Bangladeshi politician, retired army general

AKM Shamsul Islam (এ.কে.এম. শামছুল ইসলাম) is a Bangladeshi politician, retired Bangladesh Army officer, and security analyst. He currently serves as the defence adviser to Prime Minister Tarique Rahman, holding the rank of a state minister. Previously, he was appointed as the chief security officer for Bangladesh Nationalist Party (BNP) chairperson Khaleda Zia and acting chairman Tarique Rahman. He is a member of the Bangladesh Nationalist Party.
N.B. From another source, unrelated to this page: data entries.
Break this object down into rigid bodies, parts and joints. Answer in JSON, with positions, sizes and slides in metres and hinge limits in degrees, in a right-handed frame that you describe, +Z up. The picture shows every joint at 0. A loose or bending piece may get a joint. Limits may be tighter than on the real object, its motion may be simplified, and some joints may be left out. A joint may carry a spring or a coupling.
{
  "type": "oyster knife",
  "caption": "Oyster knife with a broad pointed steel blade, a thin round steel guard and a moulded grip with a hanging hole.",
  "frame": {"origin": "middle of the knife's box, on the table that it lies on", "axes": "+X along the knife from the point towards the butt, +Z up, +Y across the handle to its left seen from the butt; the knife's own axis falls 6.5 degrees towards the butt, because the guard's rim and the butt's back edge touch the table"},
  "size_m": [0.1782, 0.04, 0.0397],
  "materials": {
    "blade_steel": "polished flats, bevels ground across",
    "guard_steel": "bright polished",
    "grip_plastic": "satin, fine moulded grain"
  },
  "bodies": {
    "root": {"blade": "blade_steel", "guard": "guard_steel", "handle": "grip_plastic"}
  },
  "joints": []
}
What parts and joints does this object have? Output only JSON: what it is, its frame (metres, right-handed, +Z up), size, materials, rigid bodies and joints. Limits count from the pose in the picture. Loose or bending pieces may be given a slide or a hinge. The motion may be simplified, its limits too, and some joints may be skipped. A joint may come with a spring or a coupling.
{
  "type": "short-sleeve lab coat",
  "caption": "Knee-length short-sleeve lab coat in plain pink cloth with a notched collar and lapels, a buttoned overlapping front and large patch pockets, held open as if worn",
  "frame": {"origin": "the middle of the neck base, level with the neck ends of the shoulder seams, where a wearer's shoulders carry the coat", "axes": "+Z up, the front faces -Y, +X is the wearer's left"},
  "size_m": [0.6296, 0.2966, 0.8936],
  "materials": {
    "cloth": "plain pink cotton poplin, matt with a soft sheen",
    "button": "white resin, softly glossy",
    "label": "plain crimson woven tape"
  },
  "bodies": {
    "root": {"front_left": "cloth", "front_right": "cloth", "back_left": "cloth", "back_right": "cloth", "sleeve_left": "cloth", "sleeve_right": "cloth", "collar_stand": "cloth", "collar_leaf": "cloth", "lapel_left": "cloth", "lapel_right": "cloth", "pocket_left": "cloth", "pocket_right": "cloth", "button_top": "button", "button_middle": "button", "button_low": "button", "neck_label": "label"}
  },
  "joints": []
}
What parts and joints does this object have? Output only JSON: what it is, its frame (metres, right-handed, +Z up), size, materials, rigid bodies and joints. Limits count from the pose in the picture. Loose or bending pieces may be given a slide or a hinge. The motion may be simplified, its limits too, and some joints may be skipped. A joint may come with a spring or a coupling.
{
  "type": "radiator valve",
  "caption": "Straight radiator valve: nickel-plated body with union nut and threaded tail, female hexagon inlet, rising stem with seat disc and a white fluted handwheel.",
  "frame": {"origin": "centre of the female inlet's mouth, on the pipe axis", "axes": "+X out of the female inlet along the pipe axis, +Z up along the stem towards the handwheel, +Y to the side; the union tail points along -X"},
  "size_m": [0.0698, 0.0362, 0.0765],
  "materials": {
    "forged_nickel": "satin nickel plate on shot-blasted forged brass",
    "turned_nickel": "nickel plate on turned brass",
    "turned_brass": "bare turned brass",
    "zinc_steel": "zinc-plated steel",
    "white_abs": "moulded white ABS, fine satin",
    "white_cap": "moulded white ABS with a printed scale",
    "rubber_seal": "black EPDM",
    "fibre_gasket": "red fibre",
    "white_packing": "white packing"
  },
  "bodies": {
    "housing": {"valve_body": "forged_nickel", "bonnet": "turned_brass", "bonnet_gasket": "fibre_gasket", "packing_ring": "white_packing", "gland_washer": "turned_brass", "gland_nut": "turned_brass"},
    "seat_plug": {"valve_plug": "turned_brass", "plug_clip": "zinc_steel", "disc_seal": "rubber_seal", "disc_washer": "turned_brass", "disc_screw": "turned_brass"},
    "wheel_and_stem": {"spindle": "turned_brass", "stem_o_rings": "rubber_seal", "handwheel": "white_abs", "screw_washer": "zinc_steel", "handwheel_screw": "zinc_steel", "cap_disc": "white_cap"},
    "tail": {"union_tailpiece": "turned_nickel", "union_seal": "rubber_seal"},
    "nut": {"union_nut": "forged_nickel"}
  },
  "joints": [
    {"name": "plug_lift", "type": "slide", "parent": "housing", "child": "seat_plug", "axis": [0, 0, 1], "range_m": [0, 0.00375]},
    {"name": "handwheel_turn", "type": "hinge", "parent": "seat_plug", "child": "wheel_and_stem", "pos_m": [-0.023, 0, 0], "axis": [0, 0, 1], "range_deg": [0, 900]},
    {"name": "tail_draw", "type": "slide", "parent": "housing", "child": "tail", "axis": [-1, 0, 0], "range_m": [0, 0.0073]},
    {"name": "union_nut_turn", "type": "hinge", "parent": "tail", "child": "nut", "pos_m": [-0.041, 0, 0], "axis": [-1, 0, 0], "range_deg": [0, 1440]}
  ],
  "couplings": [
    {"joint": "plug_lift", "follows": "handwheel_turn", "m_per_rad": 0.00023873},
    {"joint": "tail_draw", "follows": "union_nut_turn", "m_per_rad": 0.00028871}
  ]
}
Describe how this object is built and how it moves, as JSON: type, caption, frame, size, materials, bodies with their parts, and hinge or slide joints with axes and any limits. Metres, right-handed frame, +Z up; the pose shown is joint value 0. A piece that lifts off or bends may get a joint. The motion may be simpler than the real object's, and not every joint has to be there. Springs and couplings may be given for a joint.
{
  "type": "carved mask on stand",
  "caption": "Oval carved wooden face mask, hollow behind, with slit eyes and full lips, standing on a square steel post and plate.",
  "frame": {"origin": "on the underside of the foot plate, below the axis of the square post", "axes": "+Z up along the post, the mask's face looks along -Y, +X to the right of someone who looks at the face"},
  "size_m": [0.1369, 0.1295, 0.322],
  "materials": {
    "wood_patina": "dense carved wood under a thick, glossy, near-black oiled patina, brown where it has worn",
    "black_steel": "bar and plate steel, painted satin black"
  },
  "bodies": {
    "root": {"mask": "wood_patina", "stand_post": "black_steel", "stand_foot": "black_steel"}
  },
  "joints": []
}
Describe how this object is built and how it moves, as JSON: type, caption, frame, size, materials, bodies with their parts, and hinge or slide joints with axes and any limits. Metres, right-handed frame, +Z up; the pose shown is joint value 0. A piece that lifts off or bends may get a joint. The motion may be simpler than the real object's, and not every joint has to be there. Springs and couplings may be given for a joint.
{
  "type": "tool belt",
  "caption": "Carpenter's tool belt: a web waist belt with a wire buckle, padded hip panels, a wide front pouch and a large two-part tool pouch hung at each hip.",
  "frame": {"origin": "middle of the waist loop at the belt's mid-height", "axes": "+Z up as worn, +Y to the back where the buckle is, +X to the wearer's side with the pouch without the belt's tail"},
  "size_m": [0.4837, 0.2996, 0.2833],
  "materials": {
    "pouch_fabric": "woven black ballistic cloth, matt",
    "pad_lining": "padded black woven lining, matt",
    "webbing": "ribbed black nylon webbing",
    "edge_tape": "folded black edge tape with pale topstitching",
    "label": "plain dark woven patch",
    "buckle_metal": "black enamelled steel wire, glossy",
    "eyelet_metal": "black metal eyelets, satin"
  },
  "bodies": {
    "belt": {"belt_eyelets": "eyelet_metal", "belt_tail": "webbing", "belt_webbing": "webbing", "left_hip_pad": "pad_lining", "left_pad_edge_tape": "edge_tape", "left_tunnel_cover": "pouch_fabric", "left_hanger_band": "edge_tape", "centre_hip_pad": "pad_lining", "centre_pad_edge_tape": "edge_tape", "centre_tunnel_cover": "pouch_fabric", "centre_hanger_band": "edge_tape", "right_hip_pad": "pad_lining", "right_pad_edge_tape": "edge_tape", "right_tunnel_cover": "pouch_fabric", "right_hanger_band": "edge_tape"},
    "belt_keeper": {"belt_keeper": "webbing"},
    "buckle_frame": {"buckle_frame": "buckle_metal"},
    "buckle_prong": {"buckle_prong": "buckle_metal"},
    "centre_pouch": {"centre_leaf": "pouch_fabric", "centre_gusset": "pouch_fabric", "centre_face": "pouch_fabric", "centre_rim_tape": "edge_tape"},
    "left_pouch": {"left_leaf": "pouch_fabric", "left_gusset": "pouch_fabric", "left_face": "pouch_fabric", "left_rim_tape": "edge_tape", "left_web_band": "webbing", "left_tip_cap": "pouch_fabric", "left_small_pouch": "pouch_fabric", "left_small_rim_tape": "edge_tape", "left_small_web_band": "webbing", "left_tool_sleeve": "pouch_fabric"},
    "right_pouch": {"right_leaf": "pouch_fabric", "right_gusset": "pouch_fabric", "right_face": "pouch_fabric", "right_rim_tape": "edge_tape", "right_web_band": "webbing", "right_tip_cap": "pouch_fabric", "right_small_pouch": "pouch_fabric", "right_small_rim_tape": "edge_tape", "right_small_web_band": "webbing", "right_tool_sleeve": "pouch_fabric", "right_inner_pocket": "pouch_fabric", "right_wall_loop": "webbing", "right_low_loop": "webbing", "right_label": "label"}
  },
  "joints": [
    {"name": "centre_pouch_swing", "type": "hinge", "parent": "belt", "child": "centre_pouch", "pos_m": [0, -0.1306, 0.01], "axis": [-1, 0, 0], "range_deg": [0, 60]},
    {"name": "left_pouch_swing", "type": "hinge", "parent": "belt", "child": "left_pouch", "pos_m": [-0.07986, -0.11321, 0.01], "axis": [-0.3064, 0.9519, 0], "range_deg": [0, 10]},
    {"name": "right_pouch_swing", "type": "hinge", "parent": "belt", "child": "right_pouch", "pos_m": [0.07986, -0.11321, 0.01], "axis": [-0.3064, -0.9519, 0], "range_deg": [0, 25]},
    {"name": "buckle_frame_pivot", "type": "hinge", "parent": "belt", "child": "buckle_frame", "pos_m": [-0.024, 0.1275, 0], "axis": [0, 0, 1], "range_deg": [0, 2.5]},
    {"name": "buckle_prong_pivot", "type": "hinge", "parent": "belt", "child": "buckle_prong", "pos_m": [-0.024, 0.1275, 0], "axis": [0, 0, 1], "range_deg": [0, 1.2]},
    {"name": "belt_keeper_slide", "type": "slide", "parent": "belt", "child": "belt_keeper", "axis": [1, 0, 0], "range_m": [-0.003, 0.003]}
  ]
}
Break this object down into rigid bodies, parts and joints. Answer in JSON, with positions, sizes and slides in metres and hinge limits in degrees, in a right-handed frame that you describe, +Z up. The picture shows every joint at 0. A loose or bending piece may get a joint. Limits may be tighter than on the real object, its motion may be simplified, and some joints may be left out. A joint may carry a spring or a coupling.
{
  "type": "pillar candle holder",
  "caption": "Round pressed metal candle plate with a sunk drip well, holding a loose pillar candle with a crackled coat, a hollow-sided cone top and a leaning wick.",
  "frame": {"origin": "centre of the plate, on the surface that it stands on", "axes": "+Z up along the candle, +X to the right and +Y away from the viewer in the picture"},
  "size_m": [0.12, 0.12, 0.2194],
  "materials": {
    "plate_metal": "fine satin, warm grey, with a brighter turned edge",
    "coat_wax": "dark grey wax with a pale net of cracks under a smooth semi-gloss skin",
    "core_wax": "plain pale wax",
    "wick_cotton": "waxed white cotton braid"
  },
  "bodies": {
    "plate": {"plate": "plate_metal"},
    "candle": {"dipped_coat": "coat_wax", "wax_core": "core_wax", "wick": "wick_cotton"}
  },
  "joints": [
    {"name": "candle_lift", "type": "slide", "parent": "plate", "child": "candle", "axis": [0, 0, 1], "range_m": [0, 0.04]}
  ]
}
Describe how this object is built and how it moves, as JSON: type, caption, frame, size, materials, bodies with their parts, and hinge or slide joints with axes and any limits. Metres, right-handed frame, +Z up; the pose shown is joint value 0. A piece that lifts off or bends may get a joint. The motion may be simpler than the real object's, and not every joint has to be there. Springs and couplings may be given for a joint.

== Early life and education ==
Shamsul Islam was born in Nandail Upazila of Mymensingh district. During his school years, he topped the Mymensingh district in Class 8 and received a talent pool scholarship. He passed SSC and HSC examinations from Cumilla Cadet College. He then obtained a Bachelor of Science degree being First Class First from Chittagong University. He then obtained a Masters in Defense Studies degree with first class distinction from the Defense Services Command and Staff College and a Masters in Management from the Philippine Christian University with a gold medal. He also obtained a Masters in Military Technology from Bangladesh University of Professionals. He completed his Masters in Defense Studies from Bangladesh Open University. He also completed advanced military and strategic training in Bangladesh, Pakistan, the United Kingdom, China, the Philippines, Russia, and the United States. Later, he obtained a PhD degree in Nuclear Security of Bangladesh from Jahangirnagar University.

== Military career ==
Shamsul Islam was commissioned into the Bangladesh Army in 1989 after completing the 21st long course at the Bangladesh Military Academy. He received Osmani Gold Medal in Bangladesh Military Academy for best academic performance. Shamsul Islam commanded an artillery regiment as well as an artillery brigade. He served in the United Nations Peacekeeping Mission in the Democratic Republic of the Congo (DR Congo) as a Staff Officer to the Force Commander and also as Deputy Contingent Commander. While serving as a UN peacekeeper in the Democratic Republic of the Congo (DR Congo), Shamsul Islam earned extraordinary respect and admiration for his dedication and close connection with the local people, inspiring residents to take the streets in a public rally for him to become President of the DR Congo.
 He also served in Iraq as a Training Specialist and Adviser, contributing to capacity-building and professional development initiatives. He rose to the rank of Brigadier General before being forced into retirement by the then Awami League government.

== Political career ==
After retiring from the army, Shamsul Islam joined the Bangladesh Nationalist Party (BNP). In 2025, he sought nomination from the BNP for the Mymensingh-9 (Nandail) constituency in the national elections.

On 17 December 2025, he was appointed as the chief security officer to oversee the security of BNP chairperson Khaleda Zia and acting chairman Tarique Rahman. Following Tarique Rahman's appointment as Prime Minister, Shamsul Islam was made the defence adviser to Prime Minister Tarique Rahman, with the rank of a state minister.